Kieslowski ever, ever so slowly connects the various threads of the story; establishing relationships between some characters and breaking apart others. It lacks the improvised feel of one of Altman's or Renoir's pieces, but it nevertheless seems to paint a portrait of life. Red bookends the trilogy with another tragedy, though this one offers more immediate hope. In the ending scenes, we see the major pairings of each film standing together, total strangers linked in ways beyond their knowing.

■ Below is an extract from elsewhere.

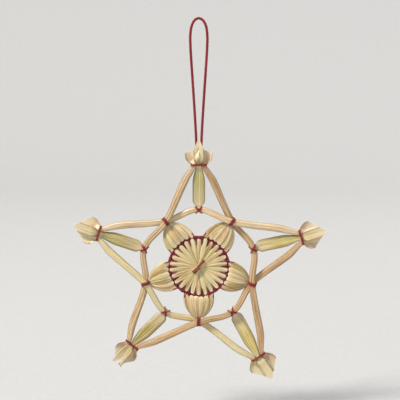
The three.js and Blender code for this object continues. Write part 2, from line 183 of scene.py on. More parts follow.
# The rim's strands in millimetres: how far out and back each lies, and how much it waves in
# between the blades
RIM_STRANDS = [
    (-0.24, 0.14, 0.03),
    (-0.02, 0.08, 0.0),
    (0.2, 0.14, 0.05),
    (0.04, -0.1, 0.14),
    (-0.4, 0.24, 0.04),
    (-0.62, 0.42, 0.06),
    (-0.9, 0.46, 0.05),
]

# The loop's left strand in millimetres, from the knot up to the top; the right one mirrors it.
LOOP_ROUTE = [
    (0.4, 1.9, -31.0),
    (0.46, 1.87, -29.6),
    (0.56, 1.75, -27.4),
    (0.72, 1.5, -24.0),
    (0.98, 1.18, -19.6),
    (1.3, 0.82, -14.6),
    (1.62, 0.5, -9.8),
    (1.84, 0.25, -6.0),
    (1.86, 0.08, -3.2),
    (1.55, 0.0, -1.3),
    (0.88, 0.0, -0.08),
]

# Stage
FLOOR_DROP = 9 * MM
FLOOR_REACH = 3.0
BACKDROP_DISTANCE = 0.45
BACKDROP_CURVE = 0.3

# Each light has its place and its target from the star's centre, its size, power and colour.
LIGHTS = [
    ("key", (-0.8, -0.5, 1.0), (0.0, 0.0, 0.0), 0.3, 23.0, (1.0, 0.97, 0.92)),
    ("fill", (1.0, -0.8, 0.2), (0.0, 0.0, 0.0), 0.9, 3.0, (0.93, 0.96, 1.0)),
    ("wash", (0.0, 0.1, 1.2), (0.0, 0.6, 0.0), 1.0, 6.0, (1.0, 0.99, 0.97)),
    ("back", (0.5, 0.35, 0.6), (0.0, 0.0, 0.0), 0.3, 3.0, (1.0, 0.98, 0.95)),
]


def make_camera():
    """A camera that looks down on the star a little."""
    low, high = (np.array(corner) for corner in CAD_BOX)
    target = (low + high) / 2
    elevation = math.radians(CAMERA_ELEVATION)
    eye = target + CAMERA_DISTANCE * np.array([0, -math.cos(elevation), math.sin(elevation)])
    data = bpy.data.cameras.new("camera")
    data.sensor_width = 36
    height_in_view = (high[2] - low[2]) * CAMERA_MARGIN
    data.lens = data.sensor_width * CAMERA_DISTANCE / height_in_view
    data.clip_start = 0.01
    data.clip_end = 20
    camera = bpy.data.objects.new("camera", data)
    camera.location = eye
    camera.rotation_mode = "QUATERNION"
    camera.rotation_quaternion = Vector(target - eye).to_track_quat("-Z", "Y")
    bpy.context.collection.objects.link(camera)
    bpy.context.scene.camera = camera


make_camera()
bpy.context.scene.view_settings.view_transform = "Standard"


# Materials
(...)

Apart from tackling the themes of the French flag, Kieslowski constantly employs each of the three colors in his shots. In Red, Valentine prepares for her shower by opening her blue blouse to reveal a white bra as she stands by a red shower curtain. In Blue, children in white bathing suits don red floaters and jump into a blue swimming pool. The director also links the films in minor ways: apart from the final moments of Red, Julie's story crosses into Karol and Dominique's when she stumbles into their divorce hearing looking for her husband's mistress. His camera movements, particularly in Red rarely call attention to themselves, and only do so when they're so incredible that I can't stop wondering how he did he could move the camera so fast without losing focus.

All in all, Kieslowski offers up one of the great trilogies in film, one linked not by narrative or franchised characters but by ideas. To steal from Ebert, these films are "metaphysical through example, not theory." Where a Hollywood version of this would have introduced a smarmy friend who'd make wisecracks until the last ten minutes before saying "Julie, life ain't about yo' past, it's about you," at which point I'd punch my own TV screen, Kieslowski lets the characters figure it out for themselves. It never spoon-feeds us the answers and for that we should be exceedingly grateful, although the fact that treating an audience like an adult is seemingly so rare it deserves gratitude is a bit of a sad realization. I have not seen anything else of Kieslowski's work, and I don't like to make bold platitudes, but the strength of these films alone ensure I will seek out his entire filmography, because I've never seen a director like him.